# start of Data excerpt

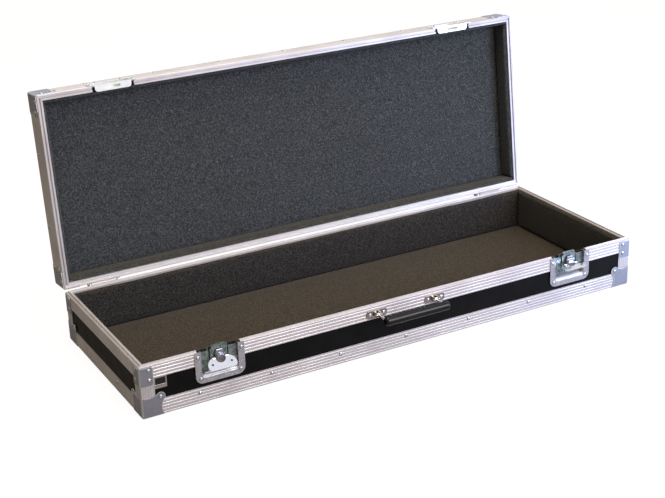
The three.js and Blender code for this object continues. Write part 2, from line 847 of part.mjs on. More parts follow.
// A closed loft through rings that all have the same number of points
function loft(rings) {
  const count = rings[0].length;
  const positions = rings.flat().flatMap((point) => point.toArray());
  const triangles = [];
  for (let ring = 0; ring + 1 < rings.length; ring += 1) {
    for (let i = 0; i < count; i += 1) {
      const next = (i + 1) % count;
      const [a, b] = [ring * count + i, ring * count + next];
      triangles.push(a, b, b + count, a, b + count, a + count);
    }
  }
  const last = (rings.length - 1) * count;
  for (let i = 1; i + 1 < count; i += 1) {
    triangles.push(0, i + 1, i, last, last + i, last + i + 1);
  }
  const geometry = new THREE.BufferGeometry();
  geometry.setAttribute('position', new THREE.Float32BufferAttribute(positions, 3));
  geometry.setIndex(triangles);
  return geometry;
}

// The grip, hanging down from its pivot axis: a bar of squarish section with rounded ends, on two arms
function handleGrip() {
  const reach = handleSpacing / 2;
  const half = reach + armWidth / 2 + gripPastArm;
  const power = (value) => Math.sign(value) * Math.abs(value) ** gripSquareness;
  const ring = (side, turn) => {
    const inset = gripEndRound * (1 - Math.sin(turn));
    const x = side * (half - gripEndRound * (1 - Math.cos(turn)));
    return Array.from({ length: gripRingPoints }, (_, i) => {
      const angle = (2 * Math.PI * i) / gripRingPoints;
      return new THREE.Vector3(
        x,
        (gripThickness / 2 - inset) * power(Math.sin(angle)),
        -(gripWidth / 2 - inset) * power(Math.cos(angle)) - handleDrop,
      );
    });
  };
  const turns = Array.from({ length: gripEndSteps + 1 }, (_, i) => (Math.PI * i) / (2 * gripEndSteps));
  const rings = [
    ...turns.map((turn) => ring(-1, turn)),
    ...turns.toReversed().map((turn) => ring(1, turn)),
  ];
  const armHalf = armWidth / 2;
  const thickHalf = armThickness / 2;
  const armRounds = [armRound, armRound, armRound, armRound];
  const pinReach = armHalf + 2 * seatGap + earThickness + seatGap;
  const arms = [-reach, reach].flatMap((at) => {
    const section = roundedRectangle(at - armHalf, at + armHalf, -thickHalf, thickHalf, armRounds);
    return [
      toSolid(alongZ(section, -handleDrop, 0)),
      toSolid(rodAlongX(armBossRadius, at - armHalf, at + armHalf)),
      toSolid(rodAlongX(pivotPinRadius, at - pinReach, at + pinReach)),
    ];
  });
  return toGeometry(join(toSolid(loft(rings)), ...arms));
}

function addHandle(parent) {
  const handle = new THREE.Group();
  handle.position.set(0, -halfDepth - handlePivotProud, joinLevel - handleBelowJoin);
  parent.add(handle);
  for (const [side, hand] of hands) {
    const bracket = addPiece(handle, `handle_bracket_${side}`, handleBracket(), nickel);
    bracket.position.x = (hand * handleSpacing) / 2;
  }
  const grip = addPiece(handle, 'handle_grip', handleGrip(), gripPlastic);
  grip.rotation.x = -handleRaisedAngle;
}

// Where every second knuckle lies along the hinge from the given one on, as pairs of ends
function knuckles(first) {
  const pitch = barrelLength / knuckleCount;
  const spans = [];
  for (let i = first; i < knuckleCount; i += 2) {
    const start = i * pitch - barrelLength / 2;
    spans.push([start + seatGap / 2, start + pitch - seatGap / 2]);
  }
  return spans;
}

// A hinge leaf about its pin's axis, with its plate reaching up, and cleared for the other leaf's knuckles
function hingeLeaf(ownFirst, otherFirst) {
  const back = -knuckleRadius;
  const half = leafWidth / 2;
  const round = leafCornerRound;
  const plate = roundedRectangle(-half, half, 0, leafHeight, [0, 0, round, round]);
  const own = knuckles(ownFirst).map(([from, to]) => toSolid(rodAlongX(knuckleRadius, from, to)));
  const clear = knuckles(otherFirst).map(([from, to]) => (
    toSolid(rodAlongX(knuckleRadius + seatGap, from - seatGap, to + seatGap))
  ));
  const ends = hands.map(([, hand]) => toSolid(block(
    [(hand * barrelLength) / 2, back - cutOverrun, -cutOverrun],
    [hand * (half + cutOverrun), knuckleRadius, joinGap + seatGap],
  )));
  return cut(join(toSolid(alongY(plate, back, back + leafThickness)), ...own), ...clear, ...ends);
}

// The base leaf carries the pin
function baseLeaf() {
  const pin = rodAlongX(hingePinRadius, -barrelLength / 2, barrelLength / 2);
  return toGeometry(join(hingeLeaf(0, 1), toSolid(pin))).rotateY(Math.PI);
}

// The lid leaf is bored for the pin. At each end a stop reaches round the barrel,
// and its tip lies along the base leaf when the lid is fully open.
function lidLeaf() {
  const bore = rodAlongX(hingePinRadius + runningGap, -leafWidth, leafWidth);
  const plateFace = leafThickness - knuckleRadius;
  const root = plateFace - leafThickness / 2;
  const touch = [stopInner, stopOuter].map((down) => {
    const point = new THREE.Vector3(0, plateFace + seatGap, -down);
    point.applyAxisAngle(new THREE.Vector3(1, 0, 0), lidOpenAngle);
    return [point.y, point.z];
  });
  const stop = outline([
    [root, stopInner],
    [stopInner, stopInner],
    ...touch,
    [stopOuter, stopInner],
    [stopInner, stopInner + stopHeight],
    [root, stopInner + stopHeight],
  ]);
  const stops = [-stopFromMiddle, stopFromMiddle].map((middle) => (
    toSolid(alongX(stop, middle - stopThickness / 2, middle + stopThickness / 2))
  ));
  return toGeometry(join(cut(hingeLeaf(1, 0), toSolid(bore)), ...stops));
}

function addBase() {
  const lining = felted(
    boardThickness + seatGap,
    joinLevel - railInnerLeg - seatGap,
    joinLevel - liningDrop,
    spindleHeadBack + seatGap,
    joinLevel - panBelowJoin - panRelief,
  );
  addBaseBoards(model);
  addPiece(model, 'base_lining', toGeometry(lining), baseFelt);
  addEdgingRing(model, 'base_edging', angleSection(bottomSideLeg, edgingLeg), -edgingWall);
  addUprights(model);
  addBaseRails(model);
  addAtCorners(model, 'base_corner', steelCorner(), zincSteel, -edgingWall);
  addAtCorners(model, 'base_brace', steelBrace(), zincSteel, joinLevel - braceDrop - braceHeight);
  addLatch(model, 'left', -latchMiddle, leftWingAngle);
  addLatch(model, 'right', latchMiddle, rightWingAngle);
  addHandle(model);
  for (const [side, hand] of hands) {
    const leaf = addPiece(model, `hinge_base_leaf_${side}`, baseLeaf(), zincSteel);
    leaf.position.set(hand * (halfLength - hingeFromEnd), hingeAxis.y, hingeAxis.z);
  }
}

// Boards and lining of the lid, in the place they have when it is closed
function addLidBoards(lid) {
  const x = halfLength - boardInset;
  const y = halfDepth - boardInset;
  const low = lidFace + boardEdgeDrop;
  const high = lidBoardUnder - seatGap;
  const top = block([-x, -y, lidBoardUnder], [x, y, lidBoardUnder + boardThickness]);
  const room = slab(x - boardThickness, y - boardThickness, low - cutOverrun, high + cutOverrun);
  const notches = [-latchMiddle, latchMiddle].map((middle) => toSolid(block(
    [middle - panRoomHalf, -halfDepth, low - cutOverrun],
    [middle + panRoomHalf, boardInner - halfDepth, lidFace + panAboveJoin + panRelief],
  )));
  const lining = felted(
    high,
    lidFace + railInnerLeg + seatGap,
    lidFace + liningDrop,
    panDepth + seatGap,
    lidFace + panAboveJoin + panRelief,
  );
  addPiece(lid, 'lid_top_board', top, laminate);
  addPiece(lid, 'lid_board_frame', toGeometry(cut(slab(x, y, low, high), room, ...notches)), laminate);
  addPiece(lid, 'lid_lining', toGeometry(lining), lidFelt);
}

// The lid's front rail is one bar, cut away round the keepers' pans, with a wider notch through its rim
function lidFrontRail() {
  const bar = toSolid(edgingBar(grooveSection(), -halfLength, halfLength));
  const pastRail = railWidth + cutOverrun;
  const cuts = [-latchMiddle, latchMiddle].flatMap((middle) => [
    block(
      [middle - panRoomHalf, -cutOverrun, -cutOverrun],
      [middle + panRoomHalf, pastRail, panAboveJoin + panRelief],
    ),
    block(
      [middle - railNotchWidth / 2, edgingWall, -cutOverrun],
      [middle + railNotchWidth / 2, pastRail, railInnerLeg + cutOverrun],
    ),
  ]);
  return toGeometry(cut(bar, ...cuts.map(toSolid)));
}

// A pressed corner is the same about its diagonal, so a half turn about the diagonal puts it upside down
function upsideDown(corner) {
  const diagonal = new THREE.Vector3(1, 1, 0).normalize();
  return corner.applyMatrix4(new THREE.Matrix4().makeRotationAxis(diagonal, Math.PI));
}

// The lid is drawn closed on the base, inside a group that turns about the hinge pins
function addLid() {
  const pivot = new THREE.Group();
  pivot.position.set(0, hingeAxis.y, hingeAxis.z);
  pivot.rotation.x = -lidOpenAngle;
  model.add(pivot);
  const lid = new THREE.Group();
  lid.position.set(0, -hingeAxis.y, -hingeAxis.z);
  pivot.add(lid);

  addLidBoards(lid);
  addEdgingRing(lid, 'lid_edging', angleSection(lidAngleLeg, edgingLeg, -1), lidTop);
  addEdgingRing(lid, 'lid_rail', grooveSection(), lidFace, sidesBehindFront);
  const front = addPiece(lid, 'lid_rail_front', lidFrontRail(), aluminium);
  front.position.set(0, -halfDepth, lidFace);
  const corner = upsideDown(steelCorner(lidHeight - steelReachOut));
  addAtCorners(lid, 'lid_corner', corner, zincSteel, lidTop);
  for (const [side, hand] of hands) {
    const keeper = addPiece(lid, `latch_keeper_${side}`, latchKeeper(), latchSteel);
    keeper.position.set(hand * latchMiddle, -halfDepth, lidFace);
    const leaf = addPiece(lid, `hinge_lid_leaf_${side}`, lidLeaf(), zincSteel);
    leaf.position.set(hand * (halfLength - hingeFromEnd), hingeAxis.y, hingeAxis.z);
  }
}

addBase();
addLid();

// Stands the whole part on the origin, with its middle over it
const extent = new THREE.Box3().setFromObject(model, true);
const middle = extent.getCenter(new THREE.Vector3());
model.position.set(-middle.x, -middle.y, -extent.min.z);

const flightCase = new THREE.Group();
flightCase.add(model);

export default flightCase;
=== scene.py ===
"""A flight case for a keyboard, open on a pale floor: finishes, soft lining and small fittings.

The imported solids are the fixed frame, and they get their finishes here. Both felted linings and the
handle's grip are modelled here and stand for their solids. The rivets, the rolled lips in the latch
dishes, the necks on the latches' bosses and the bare plate have no solids and are added.

Places are given in millimetres in the case's own coordinates: X along the case, Y from front to back
and Z up, from the middle of the bottom board's underside. The lid's places are those of the shut lid.
"""

import json
import logging
import math
from collections.abc import Callable, Sequence
from dataclasses import dataclass, field
from enum import Enum
from functools import partial

import bpy
import numpy as np
from mathutils import Matrix, Vector

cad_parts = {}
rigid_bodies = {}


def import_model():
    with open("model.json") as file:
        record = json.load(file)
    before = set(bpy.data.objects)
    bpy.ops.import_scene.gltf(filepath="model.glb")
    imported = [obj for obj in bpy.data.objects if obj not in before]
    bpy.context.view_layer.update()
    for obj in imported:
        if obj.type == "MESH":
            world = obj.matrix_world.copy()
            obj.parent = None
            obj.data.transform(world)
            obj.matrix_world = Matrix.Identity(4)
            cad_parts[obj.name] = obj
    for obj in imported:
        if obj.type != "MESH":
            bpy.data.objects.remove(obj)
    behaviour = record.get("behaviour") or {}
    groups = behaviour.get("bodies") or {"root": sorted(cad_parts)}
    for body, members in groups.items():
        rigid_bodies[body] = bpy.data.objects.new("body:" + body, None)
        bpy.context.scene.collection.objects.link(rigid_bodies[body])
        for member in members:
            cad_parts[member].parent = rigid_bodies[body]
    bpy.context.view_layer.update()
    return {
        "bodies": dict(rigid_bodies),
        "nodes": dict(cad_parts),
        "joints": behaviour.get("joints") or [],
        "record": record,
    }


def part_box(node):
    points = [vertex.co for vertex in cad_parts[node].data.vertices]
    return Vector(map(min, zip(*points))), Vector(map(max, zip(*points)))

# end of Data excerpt

Find the line containing "imported = [obj" in the material above. Print it and every line after it through the end, exactly and only those.

    imported = [obj for obj in bpy.data.objects if obj not in before]
    bpy.context.view_layer.update()
    for obj in imported:
        if obj.type == "MESH":
            world = obj.matrix_world.copy()
            obj.parent = None
            obj.data.transform(world)
            obj.matrix_world = Matrix.Identity(4)
            cad_parts[obj.name] = obj
    for obj in imported:
        if obj.type != "MESH":
            bpy.data.objects.remove(obj)
    behaviour = record.get("behaviour") or {}
    groups = behaviour.get("bodies") or {"root": sorted(cad_parts)}
    for body, members in groups.items():
        rigid_bodies[body] = bpy.data.objects.new("body:" + body, None)
        bpy.context.scene.collection.objects.link(rigid_bodies[body])
        for member in members:
            cad_parts[member].parent = rigid_bodies[body]
    bpy.context.view_layer.update()
    return {
        "bodies": dict(rigid_bodies),
        "nodes": dict(cad_parts),
        "joints": behaviour.get("joints") or [],
        "record": record,
    }


def part_box(node):
    points = [vertex.co for vertex in cad_parts[node].data.vertices]
    return Vector(map(min, zip(*points))), Vector(map(max, zip(*points)))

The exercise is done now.